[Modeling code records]
↓↓↓

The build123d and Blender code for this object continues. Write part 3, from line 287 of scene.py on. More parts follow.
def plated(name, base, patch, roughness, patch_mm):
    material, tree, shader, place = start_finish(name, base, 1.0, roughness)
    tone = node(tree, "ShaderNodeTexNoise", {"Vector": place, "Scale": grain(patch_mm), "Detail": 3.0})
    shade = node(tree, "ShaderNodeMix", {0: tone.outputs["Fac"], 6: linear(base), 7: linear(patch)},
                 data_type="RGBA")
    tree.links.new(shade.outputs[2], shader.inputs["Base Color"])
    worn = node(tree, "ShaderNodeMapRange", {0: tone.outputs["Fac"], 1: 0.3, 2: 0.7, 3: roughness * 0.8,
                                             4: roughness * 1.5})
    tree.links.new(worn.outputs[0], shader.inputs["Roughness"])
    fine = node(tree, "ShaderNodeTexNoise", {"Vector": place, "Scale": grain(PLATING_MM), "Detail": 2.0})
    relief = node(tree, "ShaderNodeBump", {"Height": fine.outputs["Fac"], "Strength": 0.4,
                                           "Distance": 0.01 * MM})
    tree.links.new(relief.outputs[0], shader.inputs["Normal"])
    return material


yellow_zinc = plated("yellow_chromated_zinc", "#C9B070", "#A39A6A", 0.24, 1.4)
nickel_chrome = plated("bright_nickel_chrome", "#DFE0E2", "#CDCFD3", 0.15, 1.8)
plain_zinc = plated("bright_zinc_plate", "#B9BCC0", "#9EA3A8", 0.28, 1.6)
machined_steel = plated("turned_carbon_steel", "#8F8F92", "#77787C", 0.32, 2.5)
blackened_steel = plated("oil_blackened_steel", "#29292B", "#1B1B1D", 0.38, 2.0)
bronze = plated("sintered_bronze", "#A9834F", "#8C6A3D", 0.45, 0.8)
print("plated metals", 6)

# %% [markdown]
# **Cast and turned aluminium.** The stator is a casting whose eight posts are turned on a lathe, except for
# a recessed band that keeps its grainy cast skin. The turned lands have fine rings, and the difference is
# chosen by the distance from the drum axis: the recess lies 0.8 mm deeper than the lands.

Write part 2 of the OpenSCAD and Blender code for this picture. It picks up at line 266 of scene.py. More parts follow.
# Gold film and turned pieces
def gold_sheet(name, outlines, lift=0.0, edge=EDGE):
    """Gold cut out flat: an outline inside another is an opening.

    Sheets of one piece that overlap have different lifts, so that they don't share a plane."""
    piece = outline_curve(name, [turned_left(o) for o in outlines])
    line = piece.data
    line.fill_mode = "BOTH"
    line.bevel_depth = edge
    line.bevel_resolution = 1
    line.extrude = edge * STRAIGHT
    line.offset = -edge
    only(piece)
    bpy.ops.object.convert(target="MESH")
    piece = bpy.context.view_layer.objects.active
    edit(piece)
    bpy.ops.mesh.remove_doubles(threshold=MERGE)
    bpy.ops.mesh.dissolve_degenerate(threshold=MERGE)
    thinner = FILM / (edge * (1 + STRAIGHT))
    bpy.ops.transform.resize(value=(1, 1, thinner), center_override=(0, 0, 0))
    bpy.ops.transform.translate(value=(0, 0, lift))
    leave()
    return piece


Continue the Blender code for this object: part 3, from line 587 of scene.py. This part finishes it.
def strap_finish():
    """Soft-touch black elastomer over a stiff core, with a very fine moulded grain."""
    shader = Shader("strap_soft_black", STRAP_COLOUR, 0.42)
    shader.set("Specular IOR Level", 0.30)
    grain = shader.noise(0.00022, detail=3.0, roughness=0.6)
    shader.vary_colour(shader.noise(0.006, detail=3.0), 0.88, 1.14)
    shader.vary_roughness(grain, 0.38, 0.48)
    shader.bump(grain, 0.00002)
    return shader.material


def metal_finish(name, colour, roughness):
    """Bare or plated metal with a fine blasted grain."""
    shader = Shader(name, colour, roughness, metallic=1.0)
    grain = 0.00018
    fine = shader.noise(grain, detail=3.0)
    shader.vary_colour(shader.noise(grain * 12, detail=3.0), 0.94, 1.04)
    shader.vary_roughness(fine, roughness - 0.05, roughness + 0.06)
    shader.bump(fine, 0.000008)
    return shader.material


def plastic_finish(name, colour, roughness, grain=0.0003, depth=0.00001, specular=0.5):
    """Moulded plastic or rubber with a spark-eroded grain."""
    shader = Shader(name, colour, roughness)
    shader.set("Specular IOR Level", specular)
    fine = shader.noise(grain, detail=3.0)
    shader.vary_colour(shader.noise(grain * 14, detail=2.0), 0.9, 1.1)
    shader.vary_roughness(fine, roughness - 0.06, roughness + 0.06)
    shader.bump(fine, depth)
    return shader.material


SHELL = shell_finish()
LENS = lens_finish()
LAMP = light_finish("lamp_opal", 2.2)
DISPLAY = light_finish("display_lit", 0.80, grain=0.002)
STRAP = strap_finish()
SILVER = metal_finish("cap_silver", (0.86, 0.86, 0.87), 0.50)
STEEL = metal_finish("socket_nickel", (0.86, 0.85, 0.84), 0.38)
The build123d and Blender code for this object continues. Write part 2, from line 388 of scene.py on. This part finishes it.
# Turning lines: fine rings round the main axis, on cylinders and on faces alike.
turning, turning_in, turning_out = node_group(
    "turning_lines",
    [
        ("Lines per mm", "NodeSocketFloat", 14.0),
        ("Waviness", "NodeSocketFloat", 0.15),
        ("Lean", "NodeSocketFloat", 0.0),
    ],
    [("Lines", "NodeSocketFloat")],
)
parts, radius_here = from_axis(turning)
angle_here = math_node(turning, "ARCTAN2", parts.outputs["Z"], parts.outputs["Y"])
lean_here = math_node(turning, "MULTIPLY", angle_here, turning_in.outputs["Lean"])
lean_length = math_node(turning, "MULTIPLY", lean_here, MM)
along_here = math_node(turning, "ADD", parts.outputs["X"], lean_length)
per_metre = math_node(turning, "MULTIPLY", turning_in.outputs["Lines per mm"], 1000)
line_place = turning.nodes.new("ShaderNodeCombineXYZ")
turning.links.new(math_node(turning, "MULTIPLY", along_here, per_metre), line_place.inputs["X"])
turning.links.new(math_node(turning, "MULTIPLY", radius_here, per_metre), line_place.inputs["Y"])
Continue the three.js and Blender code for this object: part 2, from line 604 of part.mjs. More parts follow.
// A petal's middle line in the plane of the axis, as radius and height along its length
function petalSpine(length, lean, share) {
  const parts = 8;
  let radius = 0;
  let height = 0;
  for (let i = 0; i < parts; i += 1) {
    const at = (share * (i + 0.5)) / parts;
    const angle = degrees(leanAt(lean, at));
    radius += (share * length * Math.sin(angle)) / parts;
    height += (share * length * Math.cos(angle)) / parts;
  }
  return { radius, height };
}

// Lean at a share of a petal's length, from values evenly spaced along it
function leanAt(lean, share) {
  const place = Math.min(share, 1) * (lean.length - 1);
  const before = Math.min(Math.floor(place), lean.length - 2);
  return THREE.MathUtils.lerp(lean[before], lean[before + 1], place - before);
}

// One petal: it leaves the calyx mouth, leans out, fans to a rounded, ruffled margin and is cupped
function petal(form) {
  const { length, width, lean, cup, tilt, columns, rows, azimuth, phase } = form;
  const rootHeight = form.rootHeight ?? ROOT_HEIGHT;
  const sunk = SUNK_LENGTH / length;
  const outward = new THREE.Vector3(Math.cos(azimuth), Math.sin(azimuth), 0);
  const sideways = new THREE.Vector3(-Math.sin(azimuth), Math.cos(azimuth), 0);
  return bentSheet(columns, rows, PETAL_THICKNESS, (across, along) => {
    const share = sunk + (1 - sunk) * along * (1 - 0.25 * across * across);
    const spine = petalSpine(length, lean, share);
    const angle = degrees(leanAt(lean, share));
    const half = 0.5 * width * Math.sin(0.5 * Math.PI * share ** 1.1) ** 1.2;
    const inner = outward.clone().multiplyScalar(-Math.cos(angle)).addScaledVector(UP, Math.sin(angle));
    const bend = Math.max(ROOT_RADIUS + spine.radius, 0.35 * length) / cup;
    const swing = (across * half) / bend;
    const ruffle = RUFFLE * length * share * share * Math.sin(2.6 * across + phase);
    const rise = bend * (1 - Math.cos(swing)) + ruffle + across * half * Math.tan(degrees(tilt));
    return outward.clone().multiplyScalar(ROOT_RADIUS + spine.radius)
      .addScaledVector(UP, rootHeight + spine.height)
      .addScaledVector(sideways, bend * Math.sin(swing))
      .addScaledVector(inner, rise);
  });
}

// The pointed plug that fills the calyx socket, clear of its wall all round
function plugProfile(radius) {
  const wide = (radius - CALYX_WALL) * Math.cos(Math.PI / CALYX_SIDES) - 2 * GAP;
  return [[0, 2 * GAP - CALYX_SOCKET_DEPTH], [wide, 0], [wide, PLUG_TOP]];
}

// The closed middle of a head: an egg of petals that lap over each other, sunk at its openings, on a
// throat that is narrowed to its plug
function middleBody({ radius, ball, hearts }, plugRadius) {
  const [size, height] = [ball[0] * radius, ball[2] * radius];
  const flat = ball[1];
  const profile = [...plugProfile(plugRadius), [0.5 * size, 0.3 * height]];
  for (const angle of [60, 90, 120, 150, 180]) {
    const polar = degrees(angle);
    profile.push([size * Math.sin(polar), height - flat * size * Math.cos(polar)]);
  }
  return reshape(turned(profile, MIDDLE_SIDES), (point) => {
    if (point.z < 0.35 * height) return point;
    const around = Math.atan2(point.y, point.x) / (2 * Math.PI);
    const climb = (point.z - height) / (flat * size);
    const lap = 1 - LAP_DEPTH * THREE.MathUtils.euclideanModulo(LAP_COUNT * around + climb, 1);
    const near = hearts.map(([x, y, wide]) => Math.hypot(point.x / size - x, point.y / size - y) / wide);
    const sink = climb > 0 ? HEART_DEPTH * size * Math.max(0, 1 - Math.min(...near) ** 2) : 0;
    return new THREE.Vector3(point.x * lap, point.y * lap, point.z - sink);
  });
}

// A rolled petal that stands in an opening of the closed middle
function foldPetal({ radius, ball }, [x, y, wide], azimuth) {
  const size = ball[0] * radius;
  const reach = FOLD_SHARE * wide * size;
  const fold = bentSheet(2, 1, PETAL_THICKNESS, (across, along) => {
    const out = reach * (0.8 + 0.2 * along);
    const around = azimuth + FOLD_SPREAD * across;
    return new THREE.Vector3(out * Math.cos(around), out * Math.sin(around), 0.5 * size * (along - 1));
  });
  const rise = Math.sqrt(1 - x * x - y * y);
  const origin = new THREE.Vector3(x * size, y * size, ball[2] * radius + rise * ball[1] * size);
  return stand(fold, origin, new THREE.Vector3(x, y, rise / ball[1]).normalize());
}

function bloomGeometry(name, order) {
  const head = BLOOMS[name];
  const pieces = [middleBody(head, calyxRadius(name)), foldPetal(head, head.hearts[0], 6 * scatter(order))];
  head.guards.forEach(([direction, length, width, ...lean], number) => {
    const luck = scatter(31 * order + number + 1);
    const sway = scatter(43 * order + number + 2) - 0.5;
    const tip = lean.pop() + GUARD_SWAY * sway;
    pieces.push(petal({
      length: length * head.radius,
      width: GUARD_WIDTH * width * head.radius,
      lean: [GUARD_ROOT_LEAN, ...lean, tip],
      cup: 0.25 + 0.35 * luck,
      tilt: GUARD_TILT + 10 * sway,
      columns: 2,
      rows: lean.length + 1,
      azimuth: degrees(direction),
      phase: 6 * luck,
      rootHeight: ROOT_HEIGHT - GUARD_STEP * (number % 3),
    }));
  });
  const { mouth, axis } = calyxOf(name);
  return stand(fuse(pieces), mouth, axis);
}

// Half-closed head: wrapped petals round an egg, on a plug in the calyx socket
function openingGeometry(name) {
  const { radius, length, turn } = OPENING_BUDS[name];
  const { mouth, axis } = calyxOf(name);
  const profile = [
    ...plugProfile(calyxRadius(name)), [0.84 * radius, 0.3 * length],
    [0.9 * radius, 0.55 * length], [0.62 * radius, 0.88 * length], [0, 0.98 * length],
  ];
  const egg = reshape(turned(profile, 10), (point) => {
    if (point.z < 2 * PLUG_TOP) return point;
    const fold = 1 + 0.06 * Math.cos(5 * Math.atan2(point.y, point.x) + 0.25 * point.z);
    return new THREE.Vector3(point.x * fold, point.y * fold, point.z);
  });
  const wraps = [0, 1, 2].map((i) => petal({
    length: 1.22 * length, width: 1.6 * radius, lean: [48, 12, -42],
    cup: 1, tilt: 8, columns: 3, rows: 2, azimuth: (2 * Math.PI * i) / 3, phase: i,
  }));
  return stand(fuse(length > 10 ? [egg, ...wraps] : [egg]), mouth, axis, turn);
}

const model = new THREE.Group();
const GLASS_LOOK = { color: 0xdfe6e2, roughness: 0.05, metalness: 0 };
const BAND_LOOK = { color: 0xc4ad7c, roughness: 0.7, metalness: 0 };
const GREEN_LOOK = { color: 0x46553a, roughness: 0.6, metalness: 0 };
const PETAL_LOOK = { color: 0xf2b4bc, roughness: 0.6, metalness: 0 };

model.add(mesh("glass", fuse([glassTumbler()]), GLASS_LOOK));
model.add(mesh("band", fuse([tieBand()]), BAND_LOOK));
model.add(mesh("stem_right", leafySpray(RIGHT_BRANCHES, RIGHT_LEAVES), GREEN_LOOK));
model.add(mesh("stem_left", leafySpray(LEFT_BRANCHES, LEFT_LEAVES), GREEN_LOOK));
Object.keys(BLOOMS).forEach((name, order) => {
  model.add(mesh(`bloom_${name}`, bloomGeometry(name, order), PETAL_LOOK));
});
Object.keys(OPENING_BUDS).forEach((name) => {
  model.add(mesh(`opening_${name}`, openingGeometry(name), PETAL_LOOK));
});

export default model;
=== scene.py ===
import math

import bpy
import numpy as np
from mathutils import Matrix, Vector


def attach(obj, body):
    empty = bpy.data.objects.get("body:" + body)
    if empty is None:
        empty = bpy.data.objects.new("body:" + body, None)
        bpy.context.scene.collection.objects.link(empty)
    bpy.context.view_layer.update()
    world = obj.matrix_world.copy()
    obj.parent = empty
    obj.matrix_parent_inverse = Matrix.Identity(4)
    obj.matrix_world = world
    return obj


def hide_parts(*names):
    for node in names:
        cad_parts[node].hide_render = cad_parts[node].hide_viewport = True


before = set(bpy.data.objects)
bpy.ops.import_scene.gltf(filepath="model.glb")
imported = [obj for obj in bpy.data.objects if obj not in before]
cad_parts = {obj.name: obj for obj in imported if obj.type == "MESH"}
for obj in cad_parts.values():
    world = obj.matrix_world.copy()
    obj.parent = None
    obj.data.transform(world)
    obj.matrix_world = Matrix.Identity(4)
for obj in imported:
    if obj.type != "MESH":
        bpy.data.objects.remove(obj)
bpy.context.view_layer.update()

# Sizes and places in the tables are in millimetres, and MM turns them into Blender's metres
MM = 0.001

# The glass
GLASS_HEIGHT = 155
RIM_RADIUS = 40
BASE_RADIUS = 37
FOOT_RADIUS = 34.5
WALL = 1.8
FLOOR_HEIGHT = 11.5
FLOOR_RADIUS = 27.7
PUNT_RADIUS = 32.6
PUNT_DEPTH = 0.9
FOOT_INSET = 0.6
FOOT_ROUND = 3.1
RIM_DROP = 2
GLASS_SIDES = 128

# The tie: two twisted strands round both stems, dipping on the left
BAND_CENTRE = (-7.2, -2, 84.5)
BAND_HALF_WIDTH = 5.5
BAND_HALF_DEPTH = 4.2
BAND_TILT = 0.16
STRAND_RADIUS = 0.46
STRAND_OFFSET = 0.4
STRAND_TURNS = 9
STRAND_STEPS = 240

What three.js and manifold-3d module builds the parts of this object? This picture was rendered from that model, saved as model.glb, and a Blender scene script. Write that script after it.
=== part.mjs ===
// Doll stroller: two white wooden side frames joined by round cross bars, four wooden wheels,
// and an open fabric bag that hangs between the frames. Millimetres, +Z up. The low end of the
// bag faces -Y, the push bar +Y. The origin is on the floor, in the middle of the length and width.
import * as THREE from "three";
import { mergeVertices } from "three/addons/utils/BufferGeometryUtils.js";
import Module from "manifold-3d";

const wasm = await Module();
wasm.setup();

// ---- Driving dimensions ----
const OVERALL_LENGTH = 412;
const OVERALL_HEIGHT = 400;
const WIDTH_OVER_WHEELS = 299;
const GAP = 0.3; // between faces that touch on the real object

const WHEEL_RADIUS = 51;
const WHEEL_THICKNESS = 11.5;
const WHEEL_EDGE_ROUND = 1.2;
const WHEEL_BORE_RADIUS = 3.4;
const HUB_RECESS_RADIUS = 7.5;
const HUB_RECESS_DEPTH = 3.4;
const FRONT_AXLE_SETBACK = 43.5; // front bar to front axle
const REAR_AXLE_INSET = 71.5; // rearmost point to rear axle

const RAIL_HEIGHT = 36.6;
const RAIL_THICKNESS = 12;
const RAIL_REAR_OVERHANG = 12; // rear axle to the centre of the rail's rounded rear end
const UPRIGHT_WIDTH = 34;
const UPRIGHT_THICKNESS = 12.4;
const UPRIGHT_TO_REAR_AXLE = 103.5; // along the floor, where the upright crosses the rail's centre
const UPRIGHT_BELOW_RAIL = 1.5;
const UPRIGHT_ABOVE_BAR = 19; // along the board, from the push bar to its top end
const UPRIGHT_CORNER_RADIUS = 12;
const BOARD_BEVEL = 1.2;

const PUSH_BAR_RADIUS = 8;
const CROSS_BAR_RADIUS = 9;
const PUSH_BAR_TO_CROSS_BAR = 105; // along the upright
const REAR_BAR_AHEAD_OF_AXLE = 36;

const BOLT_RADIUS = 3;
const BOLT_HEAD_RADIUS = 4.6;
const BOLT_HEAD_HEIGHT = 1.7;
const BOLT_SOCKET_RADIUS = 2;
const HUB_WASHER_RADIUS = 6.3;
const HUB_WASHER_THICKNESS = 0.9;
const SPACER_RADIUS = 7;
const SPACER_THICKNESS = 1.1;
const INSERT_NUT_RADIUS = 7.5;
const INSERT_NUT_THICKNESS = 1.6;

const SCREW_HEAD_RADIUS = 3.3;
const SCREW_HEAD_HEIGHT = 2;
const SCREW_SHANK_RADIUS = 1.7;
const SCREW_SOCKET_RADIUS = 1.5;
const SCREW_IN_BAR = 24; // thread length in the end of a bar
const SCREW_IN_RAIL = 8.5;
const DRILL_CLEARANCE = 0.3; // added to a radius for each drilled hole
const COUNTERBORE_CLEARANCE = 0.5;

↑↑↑

Exercise aim = In the listing above, find the line with "const model = new THREE.Group();" and the line with "imported = [obj", then print exactly those two lines and every line between them, and nothing more.

The response =
const model = new THREE.Group();
const GLASS_LOOK = { color: 0xdfe6e2, roughness: 0.05, metalness: 0 };
const BAND_LOOK = { color: 0xc4ad7c, roughness: 0.7, metalness: 0 };
const GREEN_LOOK = { color: 0x46553a, roughness: 0.6, metalness: 0 };
const PETAL_LOOK = { color: 0xf2b4bc, roughness: 0.6, metalness: 0 };

model.add(mesh("glass", fuse([glassTumbler()]), GLASS_LOOK));
model.add(mesh("band", fuse([tieBand()]), BAND_LOOK));
model.add(mesh("stem_right", leafySpray(RIGHT_BRANCHES, RIGHT_LEAVES), GREEN_LOOK));
model.add(mesh("stem_left", leafySpray(LEFT_BRANCHES, LEFT_LEAVES), GREEN_LOOK));
Object.keys(BLOOMS).forEach((name, order) => {
  model.add(mesh(`bloom_${name}`, bloomGeometry(name, order), PETAL_LOOK));
});
Object.keys(OPENING_BUDS).forEach((name) => {
  model.add(mesh(`opening_${name}`, openingGeometry(name), PETAL_LOOK));
});

export default model;
=== scene.py ===
import math

import bpy
import numpy as np
from mathutils import Matrix, Vector


def attach(obj, body):
    empty = bpy.data.objects.get("body:" + body)
    if empty is None:
        empty = bpy.data.objects.new("body:" + body, None)
        bpy.context.scene.collection.objects.link(empty)
    bpy.context.view_layer.update()
    world = obj.matrix_world.copy()
    obj.parent = empty
    obj.matrix_parent_inverse = Matrix.Identity(4)
    obj.matrix_world = world
    return obj


def hide_parts(*names):
    for node in names:
        cad_parts[node].hide_render = cad_parts[node].hide_viewport = True


before = set(bpy.data.objects)
bpy.ops.import_scene.gltf(filepath="model.glb")
imported = [obj for obj in bpy.data.objects if obj not in before]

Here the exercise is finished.